Или же она думает о том, что маменька и папенька обещали её нынешней осенью отпустить на месяц в столицу – пробежаться по модным ателье, а то её любимое платье лилового шёлка совсем износилось, на губернский бал опять будет нечего надеть...
* * *
Дарующая надежду
Впервые публика увидела «Купчиху» в апреле 1919 года на первой свободной выставке произведений искусства во Дворце искусств – такое название после революции получил Зимний дворец. В залах Эрмитажа развесили картины трёх сотен художников всех возможных направлений. Конечно, тон задавали полотна революционной направленности.
Но неожиданно народ пошёл смотреть на «Купчиху», которую сами большевистские критики объявили карикатурным изображением старого мещанского быта. Но для зрителей она вдруг стала воплощением надежды на возвращение старой – нормальной – жизни после всех лет революционного безумия.
В 1922 году «Купчиха» стала главным открытием Первой выставки русского искусства в Берлине, организованной в новой галерее Ван-Димена на Унтер-ден-Линден, недалеко от здания советского посольства. Искусствоведы чесали в затылках:
– Вот вам и авангард! Да это, милостивые государи, самый авангардный авангард – Россия, похоже, начала излечиваться от красного бешенства...
В Берлине были напечатаны цветные репродукции картины, почтовые открытки. «Купчиха» украсила собою обложки журналов.
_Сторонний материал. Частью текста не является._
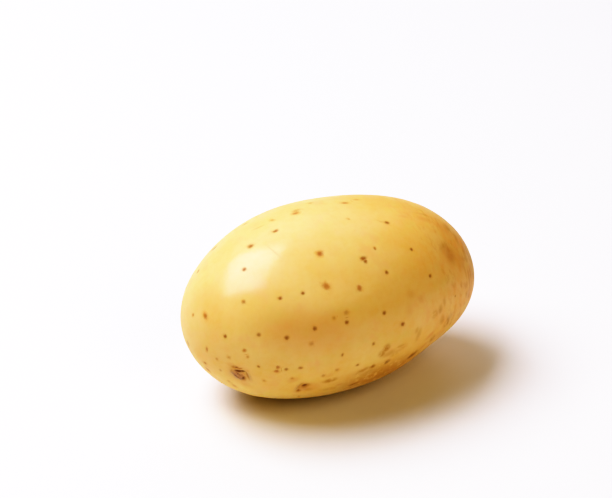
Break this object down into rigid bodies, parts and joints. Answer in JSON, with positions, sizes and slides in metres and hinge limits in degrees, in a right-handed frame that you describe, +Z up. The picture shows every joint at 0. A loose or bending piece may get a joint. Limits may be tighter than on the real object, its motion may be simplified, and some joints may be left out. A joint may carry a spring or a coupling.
{
  "type": "potato",
  "caption": "Whole washed yellow table potato, oval and smooth-skinned, lying on its side on a small flat spot.",
  "frame": {"origin": "middle of the small flat spot on the underside that the potato rests on", "axes": "+X along the potato's length, from the stem scar end to the slimmer rose end; +Y across its width, towards the back; +Z up through its thickness, away from the surface it lies on"},
  "size_m": [0.0981, 0.0641, 0.0587],
  "materials": {
    "skin": "thin washed potato skin, smooth and slightly waxy, warm yellow with brown lenticels, corky eyes and faint scuffs"
  },
  "bodies": {
    "root": {"tuber": "skin"}
  },
  "joints": []
}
На следующий год «Купчиха» берёт специальный приз жюри на XIV Международной выставке в Венеции.
Успех буквально окрылил Кустодиева. Он работает до самоистощения, стараясь каждый миг своего бытия использовать для работы, чтобы успеть запечатлеть те образы Святой Руси, что вспыхивали у него перед глазами, слепнущими от постоянной работы в полумраке – керосина для освещения отчаянно не хватало.
Он работал, не обращая никакого внимания на долги, безденежье, приступы адской боли в правой руке, которая за несколько лет высохла до состояния скелета – кости, обтянутые кожей. В конце концов рука отказалась двигаться, и тогда художник просто примотал её к муштабелю – это такая специальная деревянная конструкция, при помощи которой живописцы поддерживают уставшую от долгой работы правую руку.
Борис Кустодиев скончался в 1927 году в Ленинграде. Юлия Евстафьевна пережила мужа и скончалась в 1942 году от голода – во время блокады Ленинграда.
P.S. О судьбе любимой модели художника Галины Адеркас известно очень мало: оставив медицину, она занялась пением. В советское время пела в составе русского хора в Управлении музыкального радиовещания Всесоюзного радиокомитета, участвовала в озвучивании фильмов. Затем она вышла замуж и выступала в цирке. Дальнейшие её следы потеряны.